Frank B. Cooper Elementary School, usually called Cooper School, serves students from kindergarten through 5th grade. Located in the Pigeon Point neighborhood of Delridge, Seattle, Washington, it is part of the Seattle Public Schools district. The school's 14 acre site is immediately adjacent to the 182 acre West Duwamish Greenbelt, one of Seattle's largest wildlife habitat corridors. This rich natural environment enhances the school's environmental education program.

While the current building, located at 1901 SW Genesee Street, was opened in 1999, Cooper School enjoys a long history in the community, dating back to 1906, when a group of 70 students, children of steel mill workers, attended classes at Youngstown School in a small building offered by the Seattle Steel Company. A year later, a wooden building—known as Riverside School—was built for the school at the base of Pigeon Hill. As the population of the community grew, the wooden structure was replaced by a brick building 1917, which was designed by Edgar Blair, with a 1929 expansion designed by Floyd Naramore. In 1939, the school was renamed to honor Frank B. Cooper, a former Seattle school superintendent. The historic Youngstown School building, located at 4408 Delridge Way SW, now houses the Cooper Artist Housing and Youngstown Cultural Arts Center. It is listed in the National Register of Historic Places.

One of the school's assets is its diversity.
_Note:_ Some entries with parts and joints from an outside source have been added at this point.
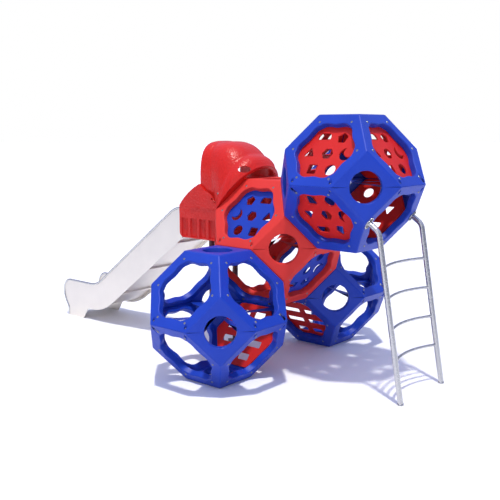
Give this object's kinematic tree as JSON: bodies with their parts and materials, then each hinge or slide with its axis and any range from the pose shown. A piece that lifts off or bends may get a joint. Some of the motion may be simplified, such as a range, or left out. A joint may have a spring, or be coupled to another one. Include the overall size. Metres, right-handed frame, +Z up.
{
  "type": "dome climber",
  "caption": "Playground climber of stacked hollow polyhedral balls with windows, perforated play panels, a bent tube ladder and a hooded stainless slide",
  "frame": {"origin": "on the ground, under the middle of the whole climber's box", "axes": "+Z up; the slide runs down towards -X +Y and the ladder stands towards +X -Y; the front ball is on the -Y side"},
  "size_m": [3.8578, 3.8579, 2.4],
  "materials": {
    "blue_shell": "blue moulded polyethylene with a fine orange-peel grain",
    "red_shell": "red moulded polyethylene with a fine orange-peel grain",
    "red_moulding": "red moulded polyethylene with a coarse pebbled grain",
    "red_panel": "red polyethylene sheet, satin",
    "blue_panel": "blue polyethylene sheet, satin",
    "slide_steel": "stainless sheet with a fine lengthwise grain",
    "ladder_steel": "satin stainless tube",
    "fastener": "bright stainless",
    "post_paint": "dark painted tube, satin"
  },
  "bodies": {
    "root": {"front_ball_upper_shell": "blue_shell", "front_ball_lower_shell": "blue_shell", "hub_ball_upper_shell": "red_shell", "hub_ball_lower_shell": "red_shell", "top_ball_upper_shell": "blue_shell", "top_ball_lower_shell": "blue_shell", "rear_ball_upper_shell": "blue_shell", "rear_ball_lower_shell": "blue_shell", "top_panel_front_left": "red_panel", "top_panel_front_right": "red_panel", "top_panel_back_left": "red_panel", "top_panel_back_right": "red_panel", "top_panel_under_front": "red_panel", "top_panel_under_back": "red_panel", "hub_panel_front": "blue_panel", "hub_panel_back": "blue_panel", "hub_panel_under_right": "blue_panel", "front_step_panel": "red_panel", "rear_step_panel": "red_panel", "front_corner_screws": "fastener", "hub_corner_screws": "fastener", "top_corner_screws": "fastener", "rear_corner_screws": "fastener", "front_seam_bolts": "fastener", "hub_seam_bolts": "fastener", "top_seam_bolts": "fastener", "rear_seam_bolts": "fastener", "front_joint_bolts": "fastener", "top_joint_bolts": "fastener", "rear_joint_bolts": "fastener", "ladder_rail_left": "ladder_steel", "ladder_rail_right": "ladder_steel", "ladder_rung_1": "ladder_steel", "ladder_rung_2": "ladder_steel", "ladder_rung_3": "ladder_steel", "ladder_rung_4": "ladder_steel", "ladder_plates": "ladder_steel", "ladder_bolts": "fastener", "slide_bed": "slide_steel", "slide_side_left": "slide_steel", "slide_side_right": "slide_steel", "slide_rail_left": "slide_steel", "slide_rail_right": "slide_steel", "slide_braces": "slide_steel", "slide_flange": "slide_steel", "slide_bolts": "fastener", "entry_box": "red_moulding", "hood_shell": "red_moulding", "hood_bolts": "fastener", "support_post_left": "post_paint", "support_post_right": "post_paint", "post_bolts": "fastener"}
  },
  "joints": []
}
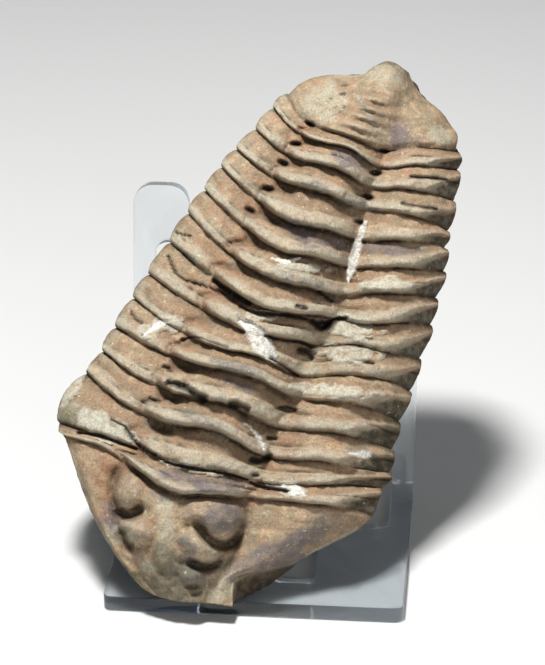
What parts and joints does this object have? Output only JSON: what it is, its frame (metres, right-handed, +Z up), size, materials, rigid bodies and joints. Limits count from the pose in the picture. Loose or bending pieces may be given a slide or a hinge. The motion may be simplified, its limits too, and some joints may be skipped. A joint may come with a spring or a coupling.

Approximately 80 percent of Cooper students are racial or ethnic minorities and approximately one-quarter are bilingual.

The first African American teacher hired to teach in Seattle Public Schools, Thelma Dewitty, worked at Cooper School from 1947 until 1953. The Thelma DeWitty Theater at the Youngstown Cultural Arts Center is named after her.

On Thursday January 29, 2009, the Seattle School Board voted to close Cooper Elementary School and move the Pathfinder K-8 program to the Cooper campus.